К сожалению моему, не могу я распространить речь мою, сколько бы желал, о несчетных свойствах сих четырех согласий; ибо легко бы я мог показать с ясным удостоверением прямое их отношение к Единице; показать также и то, как всеобщая гармония соединена с сим четверным согласием, и почему без него никакое существо не может пребть в добром состоянии.
Но везде удерживают меня благоразумие и долг мой; ибо в сих материях единый пункт ведет ко всем прочим; и если бы Заблуждения, которыми Науки человеческие заражают мой род, не принудили меня предпринять защищение его, не принялся бы я никак писать ни о котором из них.
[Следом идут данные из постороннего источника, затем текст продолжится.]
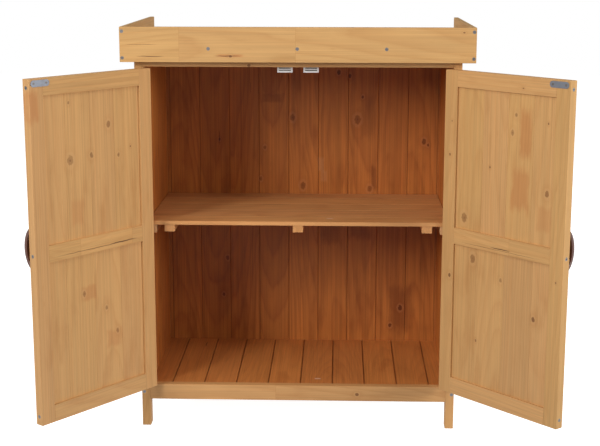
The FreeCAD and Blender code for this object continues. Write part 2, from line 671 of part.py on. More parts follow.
def door_frame(name, side, holes):
    """Two full-height stiles with three tenoned rails between them, all grooved for the boards."""
    full_height = (DOOR_LOW, "%s - %s" % (DOOR_TOP, DOOR_LOW))
    free_stile = "%s + %s - Dims.stile_width" % (DOOR_EDGE, DOOR_WIDTH)
    hinge_groove = ("%s + Dims.stile_width - Dims.door_groove" % DOOR_EDGE, "Dims.door_groove")
    free_groove = (free_stile, "Dims.door_groove")
    label = name + "_door_%s"
    nodes = [
        door_member(label % "hinge_stile", side, (DOOR_EDGE, "Dims.stile_width"), full_height,
                    [(hinge_groove, full_height)], False, holes),
        door_member(label % "free_stile", side, (free_stile, "Dims.stile_width"), full_height,
                    [(free_groove, full_height)], False, holes)]
    rail = ("%s + Dims.stile_width" % DOOR_EDGE, "%s - 2 * Dims.stile_width" % DOOR_WIDTH)
    over_tenons = ("%s - Dims.door_groove" % rail[0], "%s + 2 * Dims.door_groove" % rail[1])
    middle_low = "Dims.door_middle_top - Dims.door_rail_height"
    rails = (("top_rail", "%s - Dims.door_rail_height" % DOOR_TOP, "Dims.door_rail_height", True, False),
             ("middle_rail", middle_low, "Dims.door_rail_height", True, True),
             ("bottom_rail", DOOR_LOW, "Dims.door_bottom_rail", False, True))
    for rail_name, low, height, below, above in rails:
        grooves = []
        if below:
            grooves.append((over_tenons, (low, "Dims.door_groove")))
        if above:
            grooves.append((over_tenons, ("%s + %s - Dims.door_groove" % (low, height), "Dims.door_groove")))
        nodes.append(door_member(label % rail_name, side, rail, (low, height), grooves, True, holes))
    return nodes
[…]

Однако, я обязался не оканчивать сего рассуждения без того, чтоб не дать некоторых подробнейших объяснений о всеобщих свойствах четверного числа; не забыл я моего обещания, и намерен исполнить сколько позволено мне будет; но теперь возвратимся к септиме и заметим, что ежели она делает разнь с совершеным строем, то ею же должен сделаться перелом и обороть, из которого надлежит произойти порядку и возродиться спокойствию ха; потому что за сею септимою неотменно следует вступить паки в совершенный строй. Не почитаю я противным сему начало то, что называется в музыке последствием септим, которое есть ничто иное, как продолжение разносгласий, и которое необходимо всегда кончить должно совершенным строем, или другими производными от него строями.
И так сие разногласие изображает нам то, что бывает в телесной Натуре, коея течение есть ничто иное, как последствие раззореий и восстановлений. Когда же сие самое замечание выше сего показало нам истинное происхождение вещей телесных, когда и теперь показывает, что все Существа Натуры подвержены сему насильственному закону, который начальствует в происхождении, бытии и конце их: то для чего же не пренести сего закона и к целой вселенной и не признать, что когда насилие родило и содержит ее, то насилие же долженствует и разрушить ее?
В подобие сему видим, что при окончании музыкального какого-нибудь сочинения обыкновенно делается беспорядочное ударение, трель, между нотами совершенного строя и секундою, или септимою разнящего строя, означаемого басом, который держит обыкновенно главную оного ноту, дабы потом все привести к совершенному строю, или к единице.
Еще же должо увидеть и то, что понеже после сего музыкального падения непременно должно опять вступить в совершенный строй, который все смиряет и приводит в стройность; но нельзя сомневаться, что и после переворота стихий Начала, бывшие с ними в сражении, должны обрести прежнее свое спокойствие, из чего, ежели отнести сие к человеку, должны мы познать, сколько может истинное познание Музыки предохранить его от страха смерти, потому что сия смерть есть ничто иное, как трель, которая оканчивает расстроенное его состояние, и приводит к его четырем согласиям.
Я довольно сказал ко вразумлению моих читателе; их дело расширить те границы, которые я себе предписал. И так могу надеяться, что не почтут они разногласий за погрешности в Музыке; потому что от них она получает величайшую свою красоту; но только за указателей царствующей во всех вещах противуположность.
Внятно также им будет, что и в той гармонии, которой Музыка чувственная есть токмо начертание, должно быть такой же противуположности разногласий с согласиями; но что они не только не суть недостаток в ней, но пища и жизнь ее, и что разумение видит в них не иное что, как действие многи способностей различных, которые более поддерживают друг друга, нежели сражаются, и от соединения которых раодится множество содействий всегда новых и выразительных.
Сие есть токмо весьма краткое извлечение из всех тех примечаний, которые мог бы я сделать в сем роде о Музыке, и из отношений, находящихся между ею и важными истинами; но довольно и того, что сказано, чтобы дать увидеть причину вещей, и научить людей не разделять разных своих познаний; ибо мы показываем им, что все оные познания суть ничто иное, как разные ветви одного дерева, и что везде видно одинакое напечатление.